L'association ONG Santé Diabète a également critiqué la communication de Carole Delga dans un tweet, lui reprochant de "reprendre mot pour mot des notes de briefing de Lactalis".
"Une position clientéliste"
Contactée, l'association CLCV persiste et signe via son délégué général, François Carlier. "Cela fait 15 ans qu'on est sur le nutri-score, la communauté scientifique a mis huit ans pour se mettre d'accord. Il a été testé avec de nombreuses études" avance-t-il pour justifier la pertinence de cette notation. "C'est un système d'infos sur les produits qui n'interdit rien."
Le débat du nutri-score n'est pas nouveau. Il divise les professionnels, industriels et médecins. Dans une tribune dans Le Monde datant de novembre 2021, un collectif de professionnels de santé critiquait les anti nutri-score.
"Derrière l’image de petits producteurs et d’éleveurs locaux mise en avant dans la communication anti-nutri-score se cachent de grands groupes agroalimentaires qui protègent avant tout leurs propres intérêts financiers" affirmait notamment ce groupe de médecins. Selon eux, ces aliments ont "une composition nutritionnelle qui n’est pas favorable", mais "peuvent être consommés dans le cadre d’une alimentation équilibrée".
C'est exactement ce que reproche François Carlier à Carole Delga, "opposée au nutri-score depuis longtemps" selon lui. "En réalité, sa position est clientéliste, avec des intérêts catégoriels qui s'opposent au nutri-score alors que c'est quelque chose de simple, de santé publique." François Carlier illustre son propos en allant plus loin : "si vous faites une carte des élus qui sont contre le nutri-score, ce sont ceux qui se trouvent là où sont produits les produits AOP".
Pour une nutritionniste, "tout est une question de fréquence et de quantité"

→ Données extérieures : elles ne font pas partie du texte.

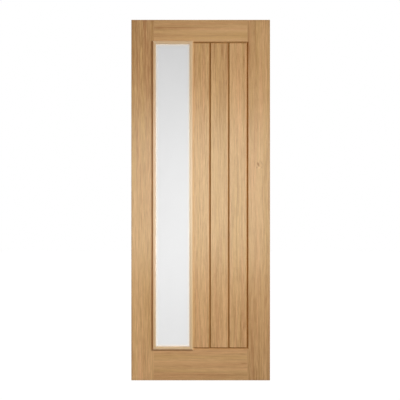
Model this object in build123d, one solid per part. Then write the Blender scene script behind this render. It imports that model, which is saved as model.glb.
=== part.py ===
from build123d import *
import os

# Internal door leaf, in millimetres: Z is up, X runs across the leaf and Y through its thickness.
# The front face looks towards -Y. The origin is the foot of the hinge edge, in the middle of the
# thickness, so the leaf reaches from there towards -X.

# The whole leaf
door_width = 762.0
door_height = 1981.0
door_thickness = 35.0
edge_arris = 1.0

# Frame: laminated cores with solid oak lippings on their long edges and veneer on both faces
stile_width = 124.0
top_rail_width = 124.0
bottom_rail_width = 176.0
veneer = 0.6
outer_lipping = 8.0
inner_lipping = 14.0

# Blind mortise and tenon joints between rails and stiles
tenon_thickness = 12.0
tenon_length = 50.0
tenon_shoulder = 15.0
tenon_clearance = 0.2
mortise_end_gap = 2.0

# V-jointed boards, tongued and grooved to each other and into the frame
board_count = 3
board_recess = 1.0
v_depth = 4.5
joint_gap = 0.8
board_end_gap = 0.5
tongue_thickness = 8.0
tongue_length = 8.0
tongue_clearance = 0.2
groove_end_gap = 0.6

# Glazed strip between the closing stile and the boards
glazing_width = 205.6
glass_thickness = 4.0
glass_edge_gap = 3.0
glass_arris = 0.5
tape_thickness = 1.5
tape_width = 6.0

# Glazing bead: a lip over the frame with a steep bevelled nose, a flat crest, an ovolo to the glass
bead_lip = 11.0
bead_sight = 10.0
bead_height = 8.0
bead_nose_edge = 1.0
bead_bevel = 5.0
bead_shoulder = 1.0
bead_ovolo = 4.5
bead_quirk = 1.5
bead_clearance = 0.3

# Planes that the pieces share
face = door_thickness / 2
closing_x = -door_width
opening_x = closing_x + stile_width
field_x = -stile_width
glazing_x = opening_x + glazing_width
lining_x = glazing_x + bead_lip
rail_low_z = bottom_rail_width
rail_high_z = door_height - top_rail_width
board_face = face - board_recess
board_pitch = (field_x - glazing_x) / board_count
groove_thickness = tongue_thickness + 2 * tongue_clearance
groove_depth = tongue_length + groove_end_gap
frame_chamfer = board_recess + v_depth


def block(x_range, y_range, z_range):
    """A square-edged solid between two planes on each axis."""
    sizes = [high - low for low, high in (x_range, y_range, z_range)]
    centre = [(high + low) / 2 for low, high in (x_range, y_range, z_range)]
    return Pos(*centre) * Box(*sizes)


def both_sides(half):
    """The range that reaches as far to the front of the middle plane as to its back."""
    return (-half, half)


def save(name, shape):
    """Write one piece of the door as parts/NAME.step."""
    solid = shape.solid()
    solid.label = name
    export_step(solid, f"parts/{name}.step")


def save_faced(name, blank, half_thickness, x_range, z_range, suffix="core"):
    """Cut a veneered piece from its blank: what is between the veneers, and a veneer on each face."""
    inside = half_thickness - veneer
    save(f"{name}_{suffix}", blank & block(x_range, both_sides(inside), z_range))


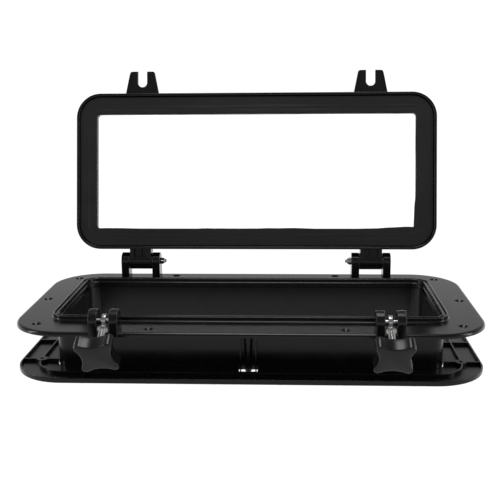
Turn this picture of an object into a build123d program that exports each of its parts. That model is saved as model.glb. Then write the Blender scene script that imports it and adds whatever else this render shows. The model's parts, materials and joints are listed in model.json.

70 % des produits AOP sont gérés par Lactalis. Sans oublier que le président de la Confédération générale des producteurs de lait de brebis et des industriels de Roquefort, Hugues Meaudre, est directeur général de Lactalis AOP & Terroirs. De quoi semer le doute.
Mais pour Florence Foucaut, une diététicienne nutritionniste basée à Paris (Île-de-France), les arguments avancés par Carole Delga sont recevables. "Le nutri-score prend en compte les apports en sels, liquides et en calories, mais ne prend pas en compte des nutriments importants alors que les produits laitiers sont la première source de calcium dans l'alimentation" avance-t-elle.
Le nutri-score est adapté à certains produits plus que d'autres, selon elle. "Il est intéressant pour les produits ultra-transformés, mais pas les produits classiques. Il n'intègre pas la notion de portion".
Pour le roquefort comme l'huile d'olive par exemple, "tout est une question de fréquence et de quantité de consommation" selon la spécialiste. Elle renvoie à la responsabilité du consommateur. "Ces produits sont salés, caloriques, gras. Le consommateur n'est pas complètement inculte : s’il mange du roquefort, il sait que c’est gras et salé. Il en est conscient avant même qu’il y ait un nutri-score."
Un argumentaire peu entendable pour François Carlier de la CLCV. "Le roquefort reste un produit assez industriel, avec un apport calorique. On peut tourner autour du pot longtemps, mais c'est un rappel qui n'est pas forcément évident pour tous."
Le mode de calcul de nutri-score va être modifié d'ici à la fin de l'année 2023. Une perspective qui crispait déjà les spécialistes de la filière du roquefort il y a quelques semaines, car les futurs changements ne devraient toujours pas exclure les produits AOP de la classification selon les modalités mentionnés par Santé Publique France.